12 de maio de 2007

As crianças, esses seres perigosos ...

(foto da net)
Estava Miguel Sousa Tavares na TVI a comentar a nova Lei do Tabaco quando da sua boca saltou esta pérola:

"o fumo nos restaurantes, que o Governo quer limitar, incomoda muitíssimo menos do que o barulho das crianças - e a estas não há quem lhes corte o pio."

Que bela comparação.
Afinal, o que é uma nuvenzinha de nicotina ao pé de um miúdo de goela aberta?
Vai daí, para justificar a fineza do seu raciocínio, Sousa Tavares avançou para uma confissão pessoal:

"Tive a sorte de os meus pais só me levarem a um restaurante quando tinha 13 anos."

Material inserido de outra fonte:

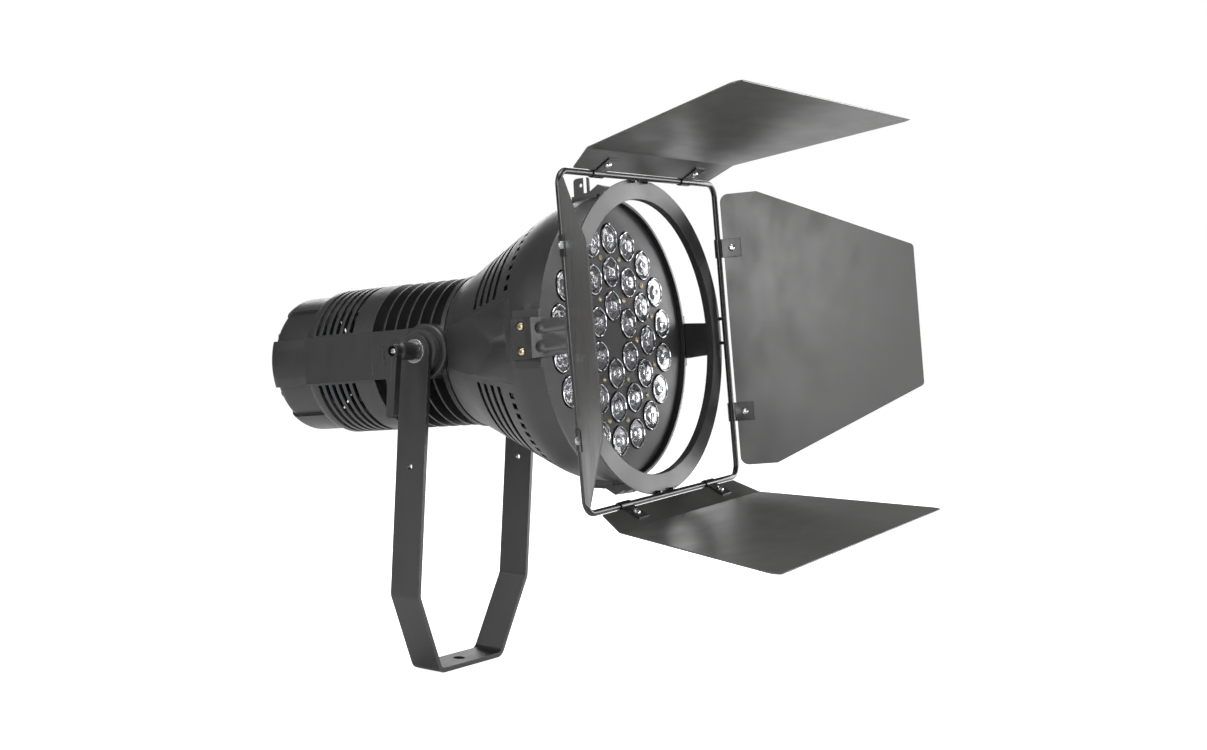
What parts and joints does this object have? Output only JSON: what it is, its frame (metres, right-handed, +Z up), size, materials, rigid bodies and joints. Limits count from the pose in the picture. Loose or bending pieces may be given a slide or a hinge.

Há umas décadas, era mais ou menos a idade em que o pai levava o menino ao prostíbulo para perder a virgindade.
O Miguel teve uma educação moderna - aos 13 anos, levaram-no pela primeira vez a comer fora.
Senti-me tocado e fiz uma revisão de vida.
É que eu sou daqueles que levam os filhos aos restaurantes.
Mais do que isso. Sou daquela classe que Miguel Sousa Tavares considerou a mais ameaçadora e aberrante: os que levam "até bebés de carrinho!"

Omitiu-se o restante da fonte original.